The chain has only opened a handful of stores domestically and in Mexico and Canada, however. So squeezing more dollars from existing floor space and growing Internet sales is crucial.
We continue “to believe that blending of physical and digital channels into a seamless customer experience, which we call interconnected retail, provides a unique opportunity for us…,” Menear said in a first-quarter earnings call with analysts this month.
Pulling that off won’t be easy, said Jared Wiesel, head of the retail and consumer products practice group at consultancy Revenue Analytics. As more consumers shop online, price trumps brand loyalty. That means retailers need an easy, inviting online shopping experience, speedy and affordable delivery and flexible return policies.
“The hyper-informed customer is gaining power,” Wiesel said. “Home Depot is the expert in everything in home improvement, but that in and of itself is not good enough.”
Home Depot is not alone in fulfillment center construction in metro Atlanta, a distribution hub. Walmart operates a 1.2 million-square-foot fulfillment center in Union City and Amazon has a facility in East Point.
Model of efficiency
The two-year-old Henry County facility is a model of efficiency. Instead of the more traditional grouping of items by product — lawn and garden material in one aisle and plumbing fixtures in another, for example — they are separated by how well they sell so they can be shipped more efficiently. Trimmers and Pergo flooring might share a space just because of high demand, said Dan Hartsell, the center’s general manager.
The fulfillment center has about 100,000 products or SKUs (stock keeping unit), from the tiniest bolts and screws to French door refrigerators, compared to about 35,000 SKUs in a typical store. Instead of a sample three or four bathtubs found at your local Home Depot location, the fulfillment center has around 50.
It’s about to get bigger, too. Home Depot last week broke ground on an “annex” to the warehouse that is nearly as big as the existing building.
While Home Depot gets online orders around the clock, peak hours are roughly from 1 p.m. to about 8 p.m., Hartsell said.
Conveyor belts stretch along long aisles so smaller products can be rolled to waiting workers. On the mezzanine level, a bubble wrap machine spits out rolls of protective wrapping in preparation for packaging.
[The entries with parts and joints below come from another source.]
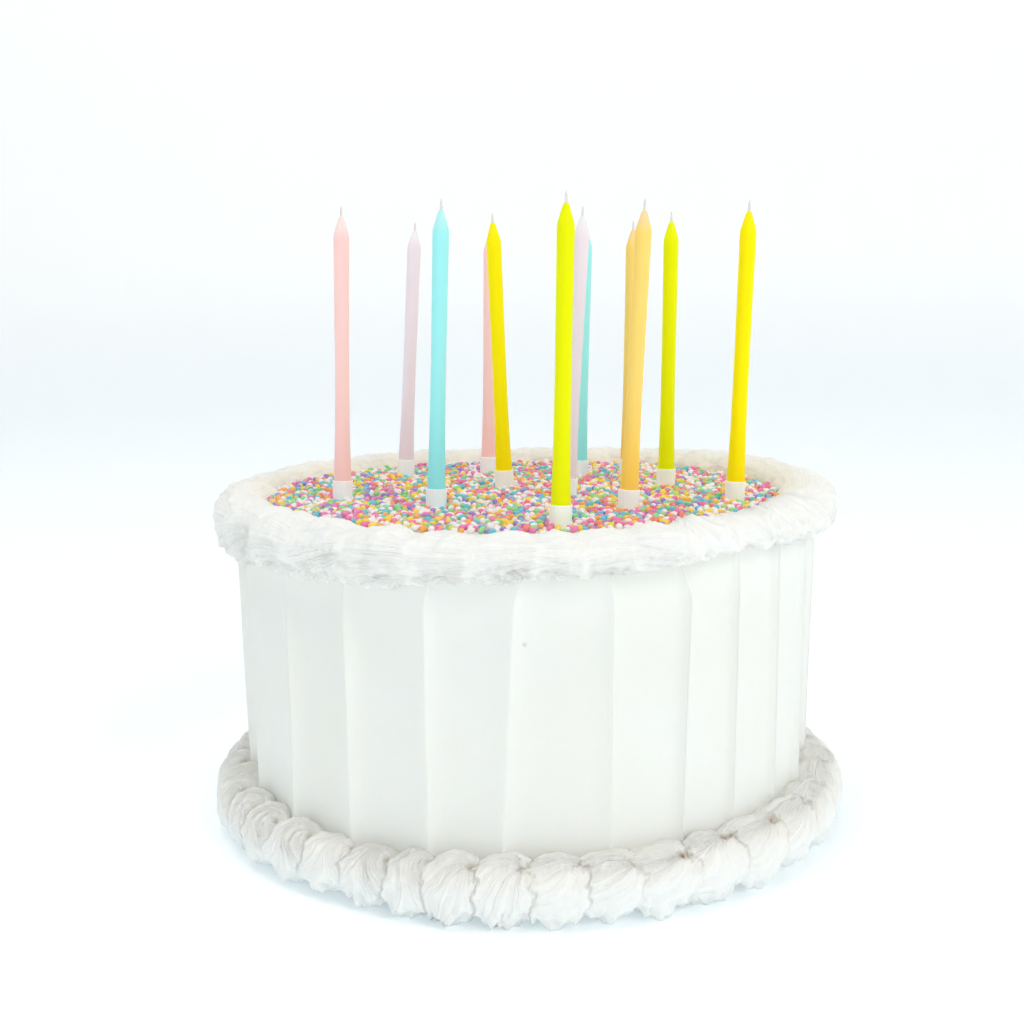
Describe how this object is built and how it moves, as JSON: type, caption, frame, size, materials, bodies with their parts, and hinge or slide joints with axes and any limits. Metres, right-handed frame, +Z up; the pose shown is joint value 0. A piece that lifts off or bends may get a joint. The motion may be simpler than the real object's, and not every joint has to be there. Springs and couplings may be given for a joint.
{
  "type": "birthday cake with candles",
  "caption": "Tall round uncut cake in white icing with a fluted side, piped shell borders at the top edge and the foot, sprinkles on top, and slim candles standing in plastic cups.",
  "frame": {"origin": "centre of the cake's flat base, on the surface that it stands on", "axes": "+Z up, -Y towards the front that the picture shows, +X towards the cake's right as seen from the front"},
  "size_m": [0.2022, 0.2033, 0.1925],
  "materials": {
    "icing": "smooth satin icing, combed in flutes, under sugar sprinkles",
    "piped_icing": "satin piped icing",
    "pink_wax": "satin candle wax",
    "lilac_wax": "satin candle wax",
    "aqua_wax": "satin candle wax",
    "yellow_wax": "satin candle wax",
    "lime_wax": "satin candle wax",
    "peach_wax": "satin candle wax",
    "cup_plastic": "milky translucent plastic",
    "wick": "waxed cotton"
  },
  "bodies": {
    "root": {"cake_body": "icing", "top_border": "piped_icing", "foot_border": "piped_icing", "cup_pink_1": "cup_plastic", "candle_pink_1": "pink_wax", "wick_pink_1": "wick", "cup_pink_2": "cup_plastic", "candle_pink_2": "pink_wax", "wick_pink_2": "wick", "cup_lilac_1": "cup_plastic", "candle_lilac_1": "lilac_wax", "wick_lilac_1": "wick", "cup_lilac_2": "cup_plastic", "candle_lilac_2": "lilac_wax", "wick_lilac_2": "wick", "cup_aqua_1": "cup_plastic", "candle_aqua_1": "aqua_wax", "wick_aqua_1": "wick", "cup_aqua_2": "cup_plastic", "candle_aqua_2": "aqua_wax", "wick_aqua_2": "wick", "cup_yellow_1": "cup_plastic", "candle_yellow_1": "yellow_wax", "wick_yellow_1": "wick", "cup_yellow_2": "cup_plastic", "candle_yellow_2": "yellow_wax", "wick_yellow_2": "wick", "cup_lime_1": "cup_plastic", "candle_lime_1": "lime_wax", "wick_lime_1": "wick", "cup_lime_2": "cup_plastic", "candle_lime_2": "lime_wax", "wick_lime_2": "wick", "cup_peach_1": "cup_plastic", "candle_peach_1": "peach_wax", "wick_peach_1": "wick", "cup_peach_2": "cup_plastic", "candle_peach_2": "peach_wax", "wick_peach_2": "wick"}
  },
  "joints": []
}
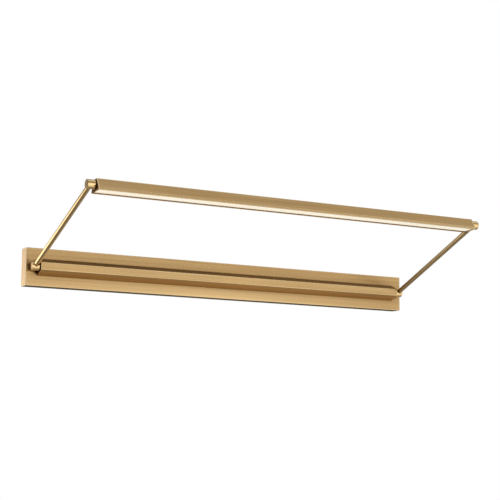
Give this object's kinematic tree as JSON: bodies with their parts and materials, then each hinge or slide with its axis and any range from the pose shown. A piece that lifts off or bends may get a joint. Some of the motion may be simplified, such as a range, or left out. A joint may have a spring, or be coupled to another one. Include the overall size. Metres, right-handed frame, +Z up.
{
  "type": "picture light",
  "caption": "Hard-wired wall picture light: long brushed brass wall box with a raised ridge, two tilting round arms and a tilting LED bar head with an opal diffuser.",
  "frame": {"origin": "middle of the junction-box screw pattern, on the wall face at the back of the wall box", "axes": "+X along the wall to the viewer's right, +Y into the wall, +Z up"},
  "size_m": [1.067, 0.3992, 0.199],
  "materials": {
    "brushed_brass": "aged brass, brushed lengthways, lacquered",
    "polished_brass": "aged brass, fine turned and buffed",
    "machined_brass": "plain machined",
    "brass_screw": "aged to match the cover",
    "galvanised_steel": "galvanised",
    "zinc_steel": "zinc plated",
    "green_screw": "green passivated",
    "anodised_aluminium": "natural anodised extrusion",
    "opal_acrylic": "satin opal",
    "white_board": "white solder mask",
    "led_phosphor": "phosphor gel",
    "driver_case": "fine moulded texture",
    "white_polyamide": "moulded",
    "black_nylon": "moulded",
    "friction_nylon": "dark nylon",
    "lead_insulation": "smooth silicone sheath"
  },
  "bodies": {
    "wall_base": {"mounting_plate": "galvanised_steel", "wire_bushing": "black_nylon", "ground_screw": "green_screw", "terminal_block": "white_polyamide", "terminal_screws": "zinc_steel", "led_driver": "driver_case", "driver_screws": "zinc_steel", "input_leads": "lead_insulation", "driver_lead": "lead_insulation", "wall_cover": "brushed_brass", "cover_screws": "brass_screw", "ridge_cover": "brushed_brass", "ridge_end_block_left": "brushed_brass", "ridge_end_block_right": "brushed_brass", "ridge_inner_blocks": "machined_brass", "ridge_screws": "zinc_steel", "lower_pivot_pin_left": "machined_brass", "lower_pivot_pin_right": "machined_brass", "lower_friction_washers": "friction_nylon", "lower_spring_washers": "zinc_steel", "lower_pivot_nuts": "machined_brass", "lower_stop_pins": "zinc_steel"},
    "left_arm": {"left_rod": "polished_brass", "left_lower_hub": "polished_brass", "left_lower_hub_cap": "polished_brass", "left_upper_hub": "polished_brass", "left_upper_hub_cap": "polished_brass", "arm_lead": "lead_insulation"},
    "right_arm": {"right_rod": "polished_brass", "right_lower_hub": "polished_brass", "right_lower_hub_cap": "polished_brass", "right_upper_hub": "polished_brass", "right_upper_hub_cap": "polished_brass"},
    "light_head": {"head_housing": "brushed_brass", "head_end_plate_left": "brushed_brass", "head_end_plate_right": "brushed_brass", "head_end_block_left": "machined_brass", "head_end_block_right": "machined_brass", "led_rail": "anodised_aluminium", "rail_screws": "zinc_steel", "led_board": "white_board", "led_chips": "led_phosphor", "board_connector": "white_polyamide", "head_lead": "lead_insulation", "diffuser": "opal_acrylic", "upper_pivot_pin_left": "machined_brass", "upper_pivot_pin_right": "machined_brass", "upper_friction_washers": "friction_nylon", "upper_spring_washers": "zinc_steel", "upper_pivot_nuts": "machined_brass", "upper_stop_pins": "zinc_steel"}
  },
  "joints": [
    {"name": "arm_tilt", "type": "hinge", "parent": "wall_base", "child": "left_arm", "pos_m": [-0.5166, -0.046, 0], "axis": [-1, 0, 0], "range_deg": [-68, 65]},
    {"name": "right_arm_tilt", "type": "hinge", "parent": "wall_base", "child": "right_arm", "pos_m": [0.5166, -0.046, 0], "axis": [-1, 0, 0], "range_deg": [-68, 65]},
    {"name": "head_tilt", "type": "hinge", "parent": "left_arm", "child": "light_head", "pos_m": [0, -0.37775, 0.14082], "axis": [1, 0, 0], "range_deg": [-75, 105]}
  ],
  "couplings": [
    {"joint": "right_arm_tilt", "follows": "arm_tilt", "ratio": 1}
  ]
}
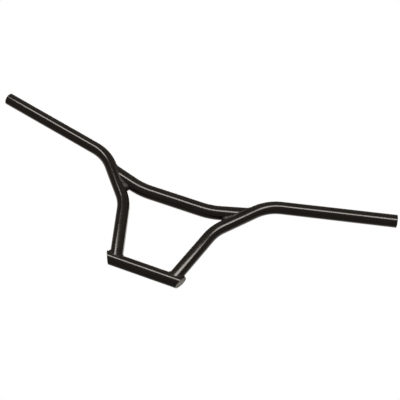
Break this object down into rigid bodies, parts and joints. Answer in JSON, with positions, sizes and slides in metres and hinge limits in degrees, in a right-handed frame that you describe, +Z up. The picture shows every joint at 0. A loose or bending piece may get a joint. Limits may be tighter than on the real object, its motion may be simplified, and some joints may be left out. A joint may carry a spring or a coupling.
{
  "type": "motorcycle handlebar",
  "caption": "Welded steel T-style motorcycle handlebar: a short clamp tube, legs that bend out into swept-back grips, and a thicker bent crossbar, in gloss black.",
  "frame": {"origin": "on the axis of the clamp tube, halfway along it", "axes": "+X along the clamp tube to the rider's right, +Y forward, away from the rider, +Z up the legs towards the grips"},
  "size_m": [0.8528, 0.0521, 0.2858],
  "materials": {
    "tube_coat": "gloss black powder coat on bent steel tube",
    "weld_coat": "gloss black powder coat over rippled weld beads",
    "cap_coat": "gloss black powder coat over a ground flat plug"
  },
  "bodies": {
    "root": {"clamp_tube": "tube_coat", "left_end_cap": "cap_coat", "right_end_cap": "cap_coat", "left_cap_weld": "weld_coat", "right_cap_weld": "weld_coat", "left_bar_tube": "tube_coat", "right_bar_tube": "tube_coat", "left_foot_weld": "weld_coat", "right_foot_weld": "weld_coat", "crossbar_tube": "tube_coat", "left_crossbar_weld": "weld_coat", "right_crossbar_weld": "weld_coat"}
  },
  "joints": []
}
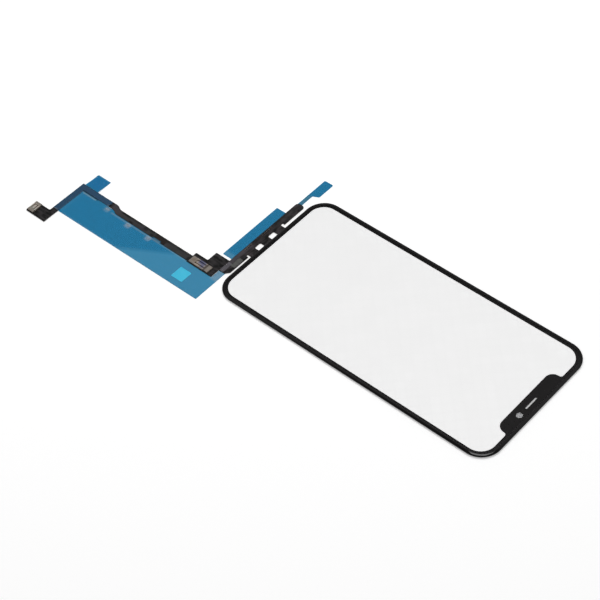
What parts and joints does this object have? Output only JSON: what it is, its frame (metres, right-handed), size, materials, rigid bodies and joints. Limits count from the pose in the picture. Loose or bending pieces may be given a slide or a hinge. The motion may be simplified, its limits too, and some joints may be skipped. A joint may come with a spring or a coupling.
{
  "type": "phone touch-screen cover glass with flex circuit",
  "caption": "Flat phone screen cover glass with a black notched border and clear window, touch sensor film, flex circuit with board connectors, and blue release liners.",
  "frame": {"origin": "centre of the clear window on the underside of the sensor film, which is the face that the display panel is bonded to and that the part rests on", "axes": "+X across the screen, +Y along the screen to the end where the flex leaves, +Z out of the glass's face"},
  "size_m": [0.0928, 0.2366, 0.001],
  "materials": {
    "black_film": "matt black shielding film",
    "black_ink": "opaque black screen-printed ink seen through the glass",
    "blue_liner": "see-through blue polyester release film",
    "bond_film": "cured conductive adhesive film",
    "capacitor_ceramic": "brown-grey ceramic",
    "chip_moulding": "black moulded epoxy",
    "clear_adhesive": "clear optical adhesive sheet",
    "clear_tape": "thin clear polyester tape",
    "connector_moulding": "tan moulded liquid-crystal polymer",
    "cyan_sticker": "glossy cyan film sticker",
    "glass": "clear chemically strengthened glass, polished, with a rounded rim",
    "gold_contact": "gold-plated copper alloy",
    "plated_fitting": "tin-plated stamped metal",
    "polyimide": "amber to brown polyimide over copper",
    "sensor_film": "clear polyester film with transparent electrodes",
    "stiffener": "thin stainless plate",
    "tacky_adhesive": "pressure-sensitive adhesive on the flex"
  },
  "bodies": {
    "root": {"arm_adhesive": "tacky_adhesive", "board_connector_contacts": "gold_contact", "board_connector_fittings": "plated_fitting", "board_connector_housing": "connector_moulding", "board_connector_stiffener": "stiffener", "bond_film_center": "bond_film", "bond_film_left": "bond_film", "bond_film_right": "bond_film", "border_ink": "black_ink", "corner_adhesive": "tacky_adhesive", "cover_glass": "glass", "end_connector_contacts": "gold_contact", "end_connector_fittings": "plated_fitting", "end_connector_housing": "connector_moulding", "end_connector_stiffener": "stiffener", "flex_circuit": "polyimide", "liner_square": "cyan_sticker", "main_liner": "blue_liner", "optical_adhesive": "clear_adhesive", "riser_shield": "black_film", "side_adhesive": "tacky_adhesive", "side_liner": "blue_liner", "strip_adhesive": "tacky_adhesive", "strip_capacitors": "capacitor_ceramic", "strip_chips": "chip_moulding", "strip_liner": "blue_liner", "strip_shield": "black_film", "strip_tape": "clear_tape", "tack_dabs": "tacky_adhesive", "tail_adhesive": "tacky_adhesive", "tail_shield": "black_film", "touch_sensor": "sensor_film"}
  },
  "joints": []
}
Forklifts shimmy down shiny concrete floors with arms of goods while workers roll completed orders to awaiting trucks.
At peak operations, the fulfillment center employs around 500.
Most orders are for shipment to customers’ homes, but about 40 percent goes to stores for customers who plan to pick up the items, sometimes the same day they order them.
Time to grow
“A lot of people do that with bigger and bulkier things because it costs a little more for shipping,” Smith said.
Analysts said Home Depot has time to grow its online business further. The rebound in the housing industry has kept sales strong as consumers spend more on appliances and laminate flooring instead of clothes and TVs. That has given the company breathing room and a cushion before the next downturn in the economy.
The next step for the company is the option for consumers to buy online and deliver from the store, Menear said. In test markets, the response to the program has been overwhelming and Home Depot has struggled to keep up.
“This is a good problem to have, but it is challenging delivery capacity, which we are working to address,” Menear said during the earnings call. “We still expect (buy online, deliver from store) to be fully rolled out by the end of the fiscal year.”
Hakon Helgesen, a retail analyst at Conlumino, thinks Home Depot has made some smart strategic moves. In analyst notes, Helgesen said location apps for navigation in stores and the ability to check inventory before making a trip have greatly improved the customer experience.
That’s “something that has helped Home Depot build custom outside of hardcore home improvers,” Helgesen wrote. “Online services, like reviews and videos, have also proved useful in boosting the sales of products related to more complex projects.”